Although we commonly associate elaborate lighting and scenery with producing plays, in the public playhouses of Elizabethan England, the only lighting came from natural sources. All action took place in front of a general three-tiered façade, eliminating the need for elaborate sets. Public theaters varied in shape (circular, octagonal, square), yet their purpose was the same: to surround a playing area in such a way as to accommodate a large number of paying spectators. Most theaters had tree-roofed galleries for spectators, one above the other, surrounding the yard. Each theater was also made up of three distinct seating areas, each increasingly more expensive: the pit (standing room only, used primarily by the lower classes), the public gallery (bench seats for the middle classes), and the box seats (appropriate for the Puritan aristocracy).

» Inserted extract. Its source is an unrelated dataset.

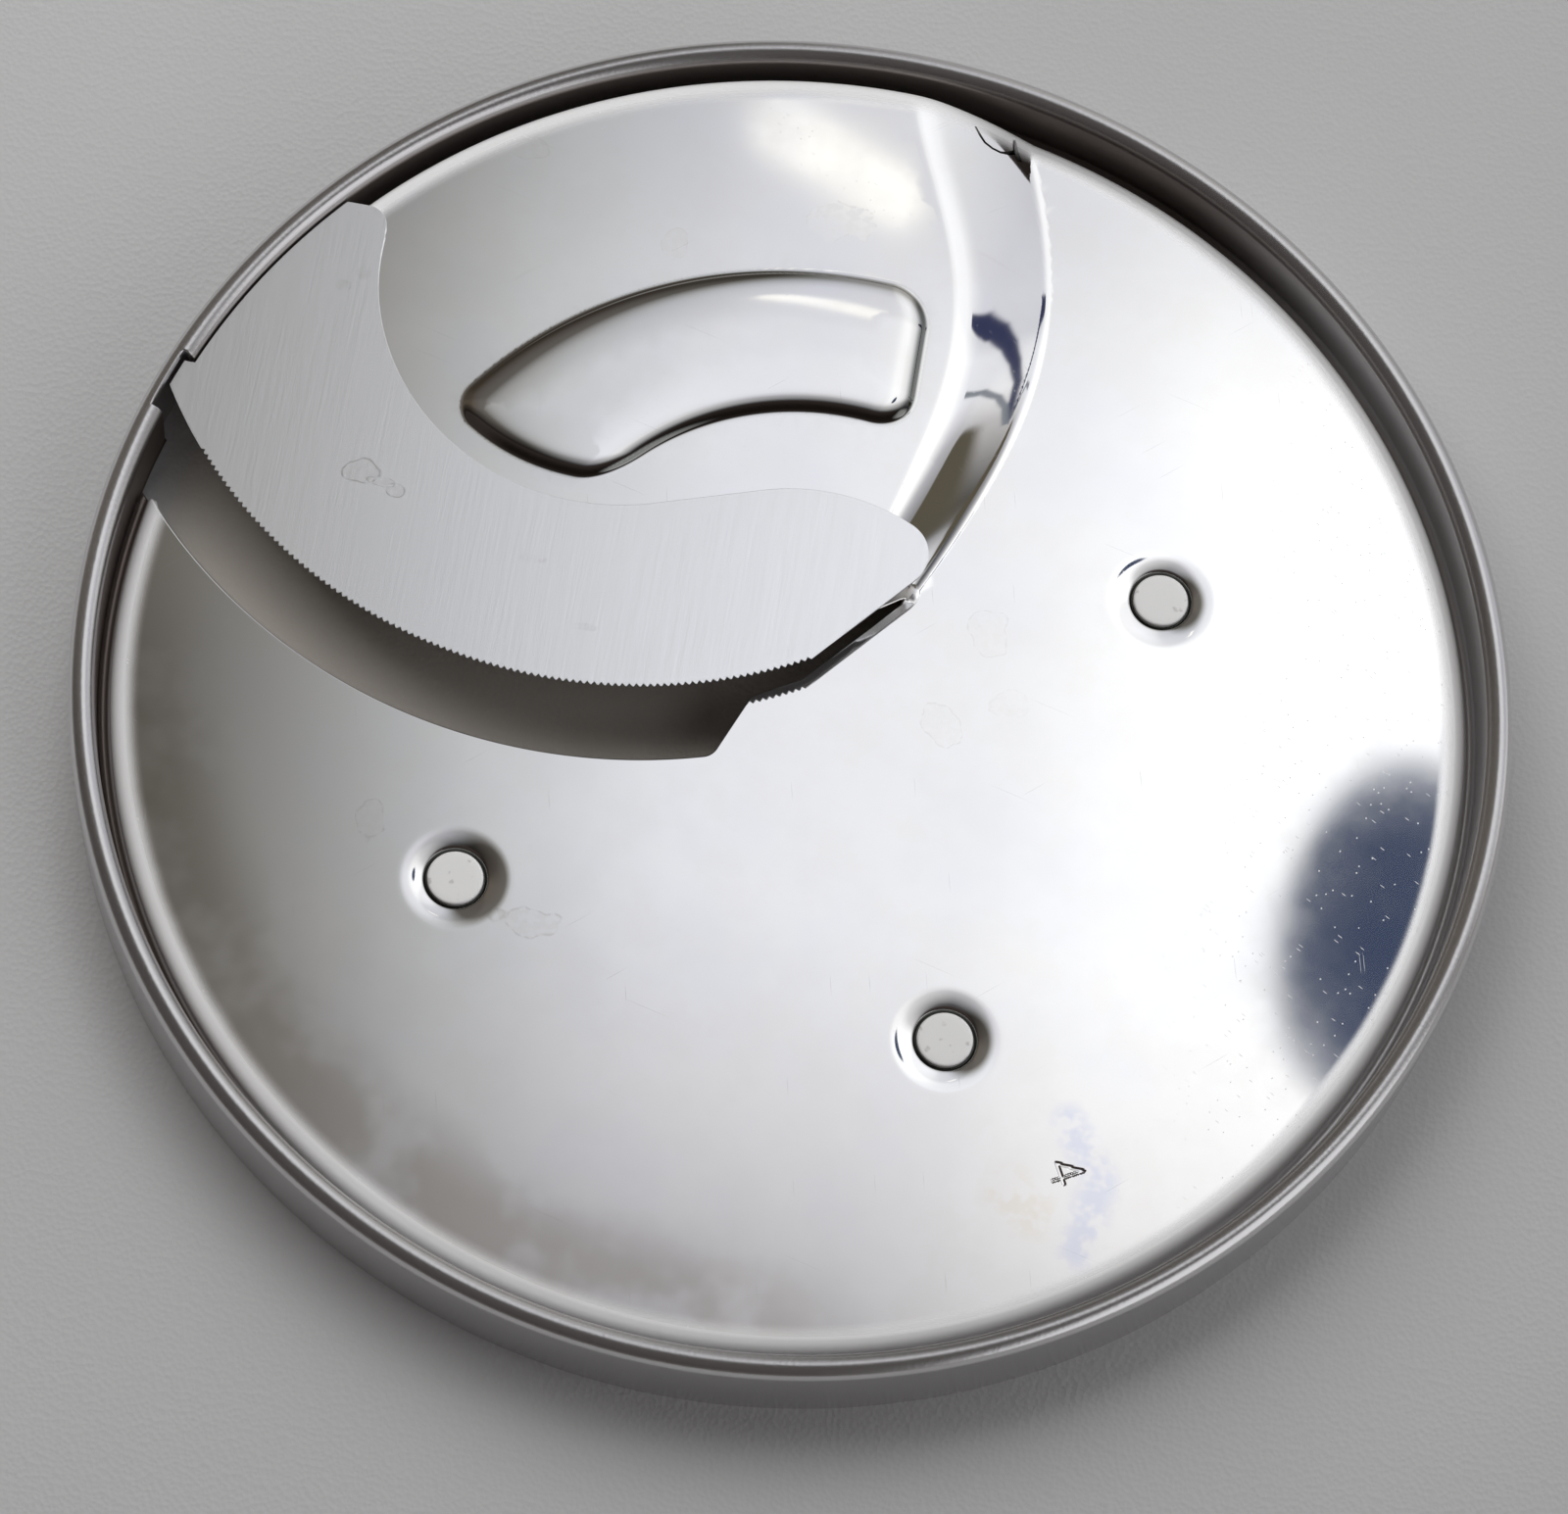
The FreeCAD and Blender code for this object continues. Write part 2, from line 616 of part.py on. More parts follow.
def build_pin(number):
    """A riveted pin: flat top in the dimple, tenon through the sheet, shank and head below it."""
    body = DOCUMENT.addObject("PartDesign::Body", f"pin_{number}")
    body.Label = f"locking_pin_{number}"
    sketch = new_sketch(body, f"pin_section_{number}")
    floor = "(sizes.plate_height - sizes.dimple_depth)"
    under = f"({floor} - sizes.sheet)"
    neck = f"({under} - sizes.shank_length)"
    top = "(sizes.plate_height + sizes.pin_top_proud)"
    corners = [
        ("axis", "0", "top", top),
        ("bevel", "sizes.pin_top_radius - sizes.pin_top_bevel", "top", top),
        ("rim", "sizes.pin_top_radius", "bevel", f"{top} - sizes.pin_top_bevel"),
        ("rim", "sizes.pin_top_radius", "floor", floor),
        ("tenon", "sizes.tenon_radius", "floor", floor),
        ("tenon", "sizes.tenon_radius", "under", under),
        ("shank", "sizes.shank_radius", "under", under),
        ("shank", "sizes.shank_radius", "neck", neck),
        ("head", "sizes.head_radius", "neck", neck),
        ("head", "sizes.head_radius", "end", f"{neck} - sizes.head_thickness"),
        ("axis", "0", "end", f"{neck} - sizes.head_thickness"),
    ]
    floor_height = size("plate_height") - size("dimple_depth")
    under_height = floor_height - size("sheet")
    neck_height = under_height - size("shank_length")
    top_height = size("plate_height") + size("pin_top_proud")
    bevel = size("pin_top_bevel")
    places = {
        "axis": 0.0,
        "bevel": size("pin_top_radius") - bevel,
        "rim": size("pin_top_radius"),
        "tenon": size("tenon_radius"),
        "shank": size("shank_radius"),
        "head": size("head_radius"),
    }
    heights = {
        "top": top_height,
        "bevel": top_height - bevel,
        "floor": floor_height,
        "under": under_height,
        "neck": neck_height,
        "end": neck_height - size("head_thickness"),
    }
    chain(sketch, [(places[across], heights[up]) for across, _, up, _ in corners])
    for index, (across, across_expression, up, up_expression) in enumerate(corners):
        if across == "axis":
            sketch.addConstraint(Sketcher.Constraint("PointOnObject", index, 1, -2))
        else:
            dimension(sketch, "DistanceX", index, places[across], across_expression, f"across_{index}")
        dimension(sketch, "DistanceY", index, heights[up], up_expression, f"up_{index}")
    turn = body.newObject("PartDesign::Revolution", f"turned_pin_{number}")
    turn.Profile = sketch
    turn.ReferenceAxis = (sketch, ["V_Axis"])
    turn.Angle = FULL_TURN
    bind(body, pin_place(number))
    return body


def pin_place(number):
    """The expressions that put an object on a pin's axis."""
    return {
        "Placement.Base.x": f"sizes.pin_circle * cos(sizes.pin_{number}_bearing)",
        "Placement.Base.y": f"sizes.pin_circle * sin(sizes.pin_{number}_bearing)",
    }


def build_dimple(number, name, drop):
    """The cone that presses a dimple, or the same cone one sheet lower for its back."""
    cone = DOCUMENT.addObject("Part::Cone", f"{name}_{number}")
    expressions = pin_place(number)
    expressions["Radius1"] = "sizes.dimple_floor_radius"
    expressions["Radius2"] = "sizes.dimple_radius"
    expressions["Height"] = "sizes.dimple_depth"
    expressions["Placement.Base.z"] = f"sizes.plate_height - sizes.dimple_depth - {drop}"
    bind(cone, expressions)
    return cone


def build_pin_hole(number):
    """The hole that a pin's tenon passes through."""
    hole = DOCUMENT.addObject("Part::Cylinder", f"pin_hole_{number}")
    expressions = pin_place(number)
    expressions["Radius"] = "sizes.tenon_radius + sizes.tenon_clearance"
    expressions["Height"] = "sizes.plate_height"
    bind(hole, expressions)
    return hole


def fused(name, shapes):
    """One fusion of several objects."""
    fusion = DOCUMENT.addObject("Part::MultiFuse", name)
    fusion.Shapes = shapes
    return fusion


def cut(name, base, tool):
    """One object less another."""
    result = DOCUMENT.addObject("Part::Cut", name)
    result.Base = base
    result.Tool = tool
    return result


def build_plate():
    """The disc's pressed sheet in one piece."""
    numbers = range(1, PINS + 1)
    opened = cut("opened_blank", build_blank(), shape_feature("panel_opening", panel_opening()))
    backs = [build_dimple(number, "dimple_back", "sizes.sheet") for number in numbers]
    formed = fused("formed_sheet", [opened, shape_feature("raised_panel", panel())] + backs)
    tools = [shape_feature("throat", throat_tool()), shape_feature("notch", notch_tool())]
    tools.append(shape_feature("slit", slit_tool()))
    tools += [build_dimple(number, "dimple", "0") for number in numbers]
    tools += [build_pin_hole(number) for number in numbers]
    plate = cut("disc_plate", formed, fused("openings", tools))
    plate.Label = "disc_plate"
    return plate


def tip_centre():
    """The centre of the blade's round inner tip, which touches the hub arc and the lance line."""
    round_off = size("tip_round")
    reach = size("hub_radius") - round_off
    across = size("lance_offset") + round_off
    along = math.sqrt(reach**2 - across**2)
    return LANCE_ACROSS * across + LANCE_ALONG * along


def back_tangent():
    """The ends of the straight part between the hub arc and the blade's hollow back."""
    away = BACK_CENTRE.Length
    spread = math.degrees(math.acos((size("hub_radius") + size("back_radius")) / away))
    towards = size("back_bearing") - spread
    return at(size("hub_radius"), towards), BACK_CENTRE - at(size("back_radius"), towards)


def blade_outline():
    """The blade's edges, from its outer corner along the cut to the tip and back over the hollow."""
    outside = size("blade_outside")
    reach = size("corner_reach")
    heel = at(outside, size("heel_bearing"))
    shelf = at(outside, corner_bearing() - turn_of(size("tab_step"), outside))
    corner = at(reach, corner_bearing())
    point = circles_meet(ARC_CENTRE, size("cut_radius"), reach)
    cut_end = line_meets_circle(LANCE_POINT, LANCE_ALONG, ARC_CENTRE, size("cut_radius"), -1)
    tip = tip_centre()
    tip_start = LANCE_POINT + LANCE_ALONG * (tip - LANCE_POINT).dot(LANCE_ALONG)
    tip_end = tip * (size("hub_radius") / tip.Length)
    hub_end, hollow_start = back_tangent()
    heel_along = heading(size("heel_direction"))
    heel_end = line_meets_circle(heel, heel_along, BACK_CENTRE, size("back_radius"), -1)
    edges = [
        arc(ORIGIN, heel, shelf, heel + shelf),
        line(shelf, corner),
        arc(ORIGIN, corner, point, corner + point),
        arc(ARC_CENTRE, point, cut_end, ARC_MIDDLE),
        line(cut_end, tip_start),
        arc(tip, tip_start, tip_end, LANCE_ALONG),
        arc(ORIGIN, tip_end, hub_end, tip_end + hub_end),
        line(hub_end, hollow_start),
        arc(BACK_CENTRE, hollow_start, heel_end, hollow_start + heel_end - BACK_CENTRE * 2.0),
        line(heel_end, heel),
    ]
    return edges, heel_end, point, cut_end


def tooth_gaps(point, cut_end):
    """The notches between the teeth, as one saw-toothed band along the cutting edge."""
    radius = size("cut_radius")
    deep = radius - size("tooth_depth")
    first = direction_from_arc(point) + turn_of(size("plain_length"), radius)
    last = direction_from_arc(cut_end)
    count = round(math.radians(last - first) * radius / size("tooth_pitch"))
    step = (last - first) / count
    low = DECK_HEIGHT - OVERRUN
    high = DECK_HEIGHT + OVERRUN
    outline = []
    for number in range(count):
        outline.append(ARC_CENTRE + at(radius, first + number * step))
        outline.append(ARC_CENTRE + at(deep, first + (number + 0.5) * step))
    outline.append(ARC_CENTRE + at(radius, last))
    outline.append(ARC_CENTRE + at(radius + OVERRUN, last))
    edges = [line(start, end) for start, end in zip(outline, outline[1:])]
    outer = ARC_CENTRE + at(radius + OVERRUN, first)
    edges.append(arc(ARC_CENTRE, outline[-1], outer, at(1.0, (first + last) / 2.0)))
    edges.append(line(outer, outline[0]))
    return slab(edges, low, high)


def direction_from_arc(point):
    """The direction of a point seen from the cutting arc's centre, from 0 to a full turn."""
    offset = point - ARC_CENTRE
    return math.degrees(math.atan2(offset.y, offset.x)) % FULL_TURN


def bevel_tool():
    """What the grinding takes off the underside along the cutting arc."""
    radius = size("cut_radius")
    bottom = DECK_HEIGHT
    edge_bottom = bottom + size("blade_thickness") - size("edge_thickness")
    corners = [
        Vector(radius - size("bevel_width"), 0, bottom),
        Vector(radius, 0, edge_bottom),
        Vector(radius + OVERRUN, 0, edge_bottom),
        Vector(radius + OVERRUN, 0, bottom - OVERRUN),
        Vector(radius - size("bevel_width"), 0, bottom - OVERRUN),
    ]
    wedge = Part.Face(Part.makePolygon(corners + corners[:1])).revolve(ORIGIN, AXIS_UP, FULL_TURN)
    return wedge.translated(ARC_CENTRE)


def blade():
    """The thin serrated blade that is welded flat on the deck."""
    edges, heel_end, point, cut_end = blade_outline()
    plain = slab(edges, DECK_HEIGHT, DECK_HEIGHT + size("blade_thickness"))
    rounded = round_upright_edge(plain, size("heel_round"), heel_end)
    return rounded.cut(bevel_tool()).cut(tooth_gaps(point, cut_end))


def check(objects):
    """Stops the build if the document or one of its pieces is not sound."""
    for item in DOCUMENT.Objects:
        if "Invalid" in item.State or "Error" in item.State:
            raise RuntimeError(f"{item.Label} did not compute")
    for item in objects:
        if item.Shape.isNull() or not item.Shape.isValid():
            raise RuntimeError(f"{item.Label} has no valid shape")


def main():
    plate = build_plate()
    knife = shape_feature("blade", blade())
    knife.Label = "blade"
    pieces = [plate, knife] + [build_pin(number) for number in range(1, PINS + 1)]
    DOCUMENT.recompute()
    check(pieces)
    os.makedirs("parts", exist_ok=True)
    for piece in pieces:
        piece.Shape.exportStep(f"parts/{piece.Label}.step")


main()
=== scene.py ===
import math

import bpy
import numpy as np
from mathutils import Matrix, Vector
from mathutils.geometry import delaunay_2d_cdt


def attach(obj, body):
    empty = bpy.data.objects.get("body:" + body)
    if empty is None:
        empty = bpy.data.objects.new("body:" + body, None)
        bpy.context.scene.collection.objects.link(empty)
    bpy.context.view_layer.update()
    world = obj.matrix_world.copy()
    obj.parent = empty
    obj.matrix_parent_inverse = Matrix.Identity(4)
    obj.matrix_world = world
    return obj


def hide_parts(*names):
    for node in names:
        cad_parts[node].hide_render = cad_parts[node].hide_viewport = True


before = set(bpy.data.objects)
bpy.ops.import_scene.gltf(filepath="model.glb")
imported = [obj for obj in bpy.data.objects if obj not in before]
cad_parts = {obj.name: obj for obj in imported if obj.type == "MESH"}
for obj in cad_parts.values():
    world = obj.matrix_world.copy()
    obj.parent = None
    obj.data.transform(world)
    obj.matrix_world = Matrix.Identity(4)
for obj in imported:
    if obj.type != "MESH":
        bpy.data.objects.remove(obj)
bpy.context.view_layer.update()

# Slicing disc of a food processor. The modelling below is in millimetres, and MM turns it into metres.
MM = 0.001
FAR = 1e9

# The pressed sheet. Bearings are degrees from +X, counter-clockwise seen from above.
SHEET = 0.8
DISC_RADIUS = 84.0
RIM_HEIGHT = 13.0
BEAD = 1.5
WALL_RADIUS = DISC_RADIUS - 2.0 * BEAD
HALF_GROOVE = 0.75
PLATE_RADIUS = WALL_RADIUS - 2.0 * HALF_GROOVE
GROOVE_CENTRE = 4.95
BEAD_CENTRE = RIM_HEIGHT - BEAD
ROLL = 1.6
ROLL_START = PLATE_RADIUS - ROLL
PLATE = 7.2
DECK = 11.2

# The ramp's upper and lower bends: radii, and the bearing of each bend at those radii.
BEND_TOP = ((10.1, 63.0), (25.9, 68.7), (46.0, 73.3), (60.5, 79.8), (80.5, 87.6))
BEND_FOOT = ((20.2, 53.4), (32.4, 58.5), (49.9, 64.3), (64.3, 70.7), (80.5, 78.6))
TOP_SOFTNESS = 2.6
FOOT_SOFTNESS = 0.9
RAMP_SAG = 0.22
BEND_INNER_TURN = 1.7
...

The private theaters of Shakespeare's day offered a definite alternative to the more common public playhouse. These venues were open to the public, but special considerations made it unusual for commoners to attend. First, the private playhouses accommodated only about 300 spectators. In addition, they provided actual seats for patrons, helping to justify a considerably higher admission than the public theaters. Unlike the open-air theaters, private theaters were roofed and lit by candles, allowing for evening performances (a time when most commoners needed to be doing chores around their own homes). During performances, too, the private theaters would often separate the acts with musical interludes rather than performing the entire play without any intermissions, as they did in the public theaters.